国立日帝強制動員歴史館は、日本の植民地支配下における強制動員に関連する貴重な歴史資料の公開購入を実施することを発表しました。これは歴史館の展示、教育、および研究活動をさらに充実させるための取り組みであり、来月4日まで広く個人や団体からの応募を受け付けています。今回の日帝強制動員関連遺物の収集は、歴史の真実を記録し後世に伝える上で極めて重要です。
公開購入の対象となる遺物
今回の公開購入の対象となる遺物は、主に「対日抗争期」および「日帝強占期」(日本による植民地時代)に焦点を当てています。強制動員に関する資料全般に加え、ユネスコ世界遺産である「明治日本の産業革命遺産」に関連する資料、さらには当時の衛生、感染症、予防接種など、関連する社会史資料も含まれます。
収集対象となる具体的な資料例
強制動員の遺物としては、ロシアのサハリン、東南アジア、太平洋中西部地域など、広範な地域への強制動員に関するものが挙げられます。また、日本軍「慰安婦」、朝鮮女子勤労挺身隊に関する資料、当時の世相を伝える新聞広告、捕虜収容所や捕虜監視員に関する記録、さらには朝鮮人戦犯裁判に関する資料、朝鮮人労働者の原子爆弾被害に関する資料なども重要な収集対象です。徴用令に関する資料、徴用拒否やこれに伴う抗日運動に関する記録なども募集されています。
特に、「明治日本の産業革命遺産」に含まれる各施設、例えば佐渡鉱山、端島炭鉱(軍艦島)、高島炭鉱、三池炭鉱、八幡製鉄所、長崎造船所、雨竜第一ダムなどに関する資料は優先的に収集されます。さらに、浮島丸沈没事件のような悲劇に関連する資料も貴重な歴史的証拠として求められています。
韓国国立日帝強制動員歴史館が収集対象とする、佐渡鉱山で強制労働に従事させられた朝鮮人労働者の宿舎施設を示す写真
収集対象となる遺物の種類は多岐にわたり、地図、名簿、写真、フィルムといった視覚資料から、当時の衣類、消費財、旗、さらには証明書、賞状、手帳、アルバムといった個人にまつわるものまで含まれます。広報物、画報、個人の手紙、手記、研究叢書、裁判記録など、文字による記録も重要な歴史資料です。
応募資格と申請手続き
遺物公開購入には、個人所蔵者、文化財売買業者、法人、団体など、資格を問わず誰でも申請することが可能です。ただし、出処が不明なもの、盗難品や盗掘品など不法に取得された資料、あるいは共同所有物などは購入対象外となりますので注意が必要です。

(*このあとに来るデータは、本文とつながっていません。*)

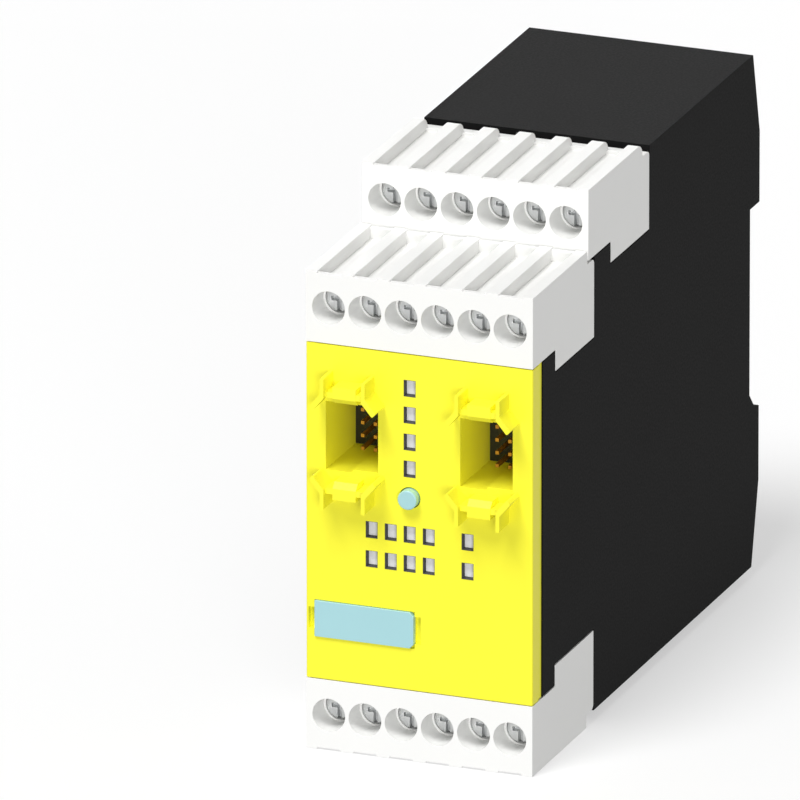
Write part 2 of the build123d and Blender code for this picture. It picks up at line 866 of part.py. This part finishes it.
# Rail slide: a plate in side grooves, with a neck, a nose and a window for the spring
with BuildPart() as rail_slide:
    with BuildSketch(side):
        with Locations((slide_front, 0)):
            Rectangle(slide_plate, slide_shoulder, align=(Align.MIN, Align.MIN))
    extrude(amount=slide_width / 2, both=True)
    with BuildSketch(side):
        with BuildLine():
            nose_front = recess_floor + hook_gap
            Polyline(
                (slide_front, slide_foot),
                (slide_front, slide_shoulder),
                (nose_front, slide_shoulder),
                (nose_front, nose_top),
                (nose_front + nose_flat, nose_top),
                (slide_rear, nose_top - nose_lead),
                (slide_rear, slide_foot),
                close=True,
            )
        make_face()
    extrude(amount=slide_neck / 2, both=True)
    with BuildSketch(facing(slide_front)):
        with Locations((0, window_low)):
            Rectangle(window_width, window_high - window_low, align=(Align.CENTER, Align.MIN))
        with Locations((0, tool_slot_base)):
            Rectangle(tool_slot_width, tool_slot_height, align=(Align.CENTER, Align.MIN))
    extrude(amount=-(slide_rear - slide_front), mode=Mode.SUBTRACT)
save("rail_slide", rail_slide.part)

# Coil spring between the housing's lug and the top of the slide's window
spring_low = window_low + fit_gap + lug_height + spring_wire / 2 + fit_gap / 2
spring_high = window_high - spring_wire / 2 - fit_gap / 2
spring_axis = front_face + slide_front + slide_plate / 2
with BuildPart() as slide_spring:
    with BuildLine() as coil:
        Helix(
            pitch=(spring_high - spring_low) / spring_turns,
            height=spring_high - spring_low,
            radius=spring_radius,
            center=(0, spring_axis, spring_low),
        )
    with BuildSketch(Plane(origin=coil.line @ 0, z_dir=coil.line % 0)):
        Circle(spring_wire / 2)
    sweep()
save("slide_spring", slide_spring.part)
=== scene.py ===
import math

import bmesh
import bpy
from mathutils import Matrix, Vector


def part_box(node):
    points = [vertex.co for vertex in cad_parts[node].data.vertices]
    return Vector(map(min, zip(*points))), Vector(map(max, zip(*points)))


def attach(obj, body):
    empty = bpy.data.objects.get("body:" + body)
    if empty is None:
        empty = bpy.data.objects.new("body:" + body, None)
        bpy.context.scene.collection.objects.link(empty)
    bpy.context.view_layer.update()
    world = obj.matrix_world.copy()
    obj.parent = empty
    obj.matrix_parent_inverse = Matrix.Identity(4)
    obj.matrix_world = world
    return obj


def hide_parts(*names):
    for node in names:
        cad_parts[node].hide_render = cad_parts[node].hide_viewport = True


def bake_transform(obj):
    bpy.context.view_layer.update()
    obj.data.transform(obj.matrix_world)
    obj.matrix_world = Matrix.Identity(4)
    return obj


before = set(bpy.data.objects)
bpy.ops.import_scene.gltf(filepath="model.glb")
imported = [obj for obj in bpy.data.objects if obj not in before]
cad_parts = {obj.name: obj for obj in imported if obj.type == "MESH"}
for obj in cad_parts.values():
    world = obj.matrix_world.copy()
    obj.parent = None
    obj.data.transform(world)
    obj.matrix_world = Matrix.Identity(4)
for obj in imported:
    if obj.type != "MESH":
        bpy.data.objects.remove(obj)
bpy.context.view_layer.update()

MM = 0.001

# The picture's own view: a parallel projection, drawn here with a very long lens
VIEW_AZIMUTH_DEGREES = 20.98
VIEW_ELEVATION_DEGREES = 19.58
VIEW_WIDTH_MM = 148.9
VIEW_TARGET_MM = (-13.88, -31.36, 61.0)
LENS_MM = 1500.0
SENSOR_MM = 36.0

# The camera's view starts this far in front of it and ends this far behind the module, in metres
NEAREST_SEEN = 0.1
SEEN_BEHIND = 8.0

# Light levels, set so that the front and top show their colours about as written and the side is darker
SKY_LEVEL = 0.25
GROUND_LEVEL = 0.52
KEY_LEVEL = 0.78
KEY_DIRECTION = (-0.12, -0.45, 0.885)
FILL_LEVEL = 0.42
FILL_DIRECTION = (0.46, -0.87, 0.15)
BACK_LEVEL = 0.38
BACK_DIRECTION = (-0.56, 0.83, 0.04)
LAMP_SPREAD_DEGREES = 24.0

# The floor lies just under the module, and half of its white takes no shadow, so the shadow is faint
FLOOR_RADIUS_MM = 2000.0
FLOOR_SIDES = 96
FLOOR_DROP_MM = 0.05
FLOOR_COLOUR = "#FCFCFC"
FLOOR_GLOW = 0.5

# Small rounds that a mould or a tool leaves on every edge sharper than the angle
MOULDED_EDGE_MM = 0.22
FINE_EDGE_MM = 0.10
EDGE_STEPS = 2
EDGE_DEGREES = 35.0

# Points closer than the seam are one point, and faces that turn less than the angle are one face
SEAM_MM = 0.002
FLAT_DEGREES = 1.0

# Sizes of slow changes of tone, and the two values that most of a noise lies between
PLASTIC_DRIFT_MM = 18.0
METAL_DRIFT_MM = 3.0
NOISE_LOW = 0.3
NOISE_HIGH = 0.7

# Sockets of a mix of colours, which share their names with other sockets
MIX_FACTOR = 0
MIX_FIRST = 6
MIX_SECOND = 7
MIX_RESULT = 2

# Dark sleeves round the light guides, in the gap that the cover's windows leave; their dark grey is painted
# shade on the windows' inner walls
SHADE_SLEEVE_THICK_MM = 0.08
SHADE_SLEEVE_CLEAR_MM = 0.02
SHADE_SLEEVE_REACH_MM = 1.2
SHADE_SLEEVE_BACK_MM = 0.3

# Points of a light guide that lie this close to its front make up its visible face
GUIDE_FACE_MM = 0.02

# Thread on the shank of each terminal screw, behind its head; it runs out over a part of a turn
THREAD_PITCH_MM = 0.5
THREAD_RADIUS_MM = 1.5
THREAD_HEIGHT_MM = 0.12
THREAD_ROOT_MM = 0.36
THREAD_START_MM = 2.6
THREAD_END_MM = 0.4
THREAD_RUN_OUT_TURNS = 0.25
THREAD_STEPS = 16

# Coil spring of the rail slide, with closed turns at each end
SPRING_WIRE_MM = 0.5
SPRING_TURNS = 8
SPRING_CLOSED_TURNS = 1
SPRING_STEPS = 28
SPRING_WIRE_STEPS = 3

BLOCKS = ("front", "rear", "bottom")
POLES = range(1, 7)


def linear(hex_colour):
    """Turn an sRGB hex colour into the linear colour that a shader takes."""
    channels = [int(hex_colour[i:i + 2], 16) / 255 for i in (1, 3, 5)]
    return [c / 12.92 if c <= 0.04045 else ((c + 0.055) / 1.055) ** 2.4 for c in channels] + [1.0]


def per_mm(size_mm):
    """Texture scale at which one feature is about size_mm across."""
    return 1 / (size_mm * MM)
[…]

申請を希望する方は、国立日帝強制動員歴史館の公式ウェブサイト(fomo.or.kr/museum)の「公示事項」セクションから申込書などの必要書類をダウンロードし、記入した上で電子メールなどで提出します。
国立日帝強制動員歴史館とは
国立日帝強制動員歴史館は2015年に釜山市南区大淵洞に開館した、韓国の国立施設です。日帝強制動員による被害者とその犠牲者の遺族を追悼し記念するための施設であり、同時にこの歴史に関する教育空間としての役割も担っています。第二次世界大戦における戦犯国としての日本の帝国主義に基づいた非人道的な強制動員の実態について、多角的な調査と記録に基づいた資料を展示しています。
収集された資料は、日帝強制動員の歴史的背景、実態、そしてその影響を正確に理解するための貴重な一次史料となります。今回の資料収集は、過去の悲劇を忘れず、そこから学び、未来への教訓とするための基盤を固める重要な一歩です。歴史館は、これらの遺物を通して、国内外に対し歴史の真実を伝え続けていきます。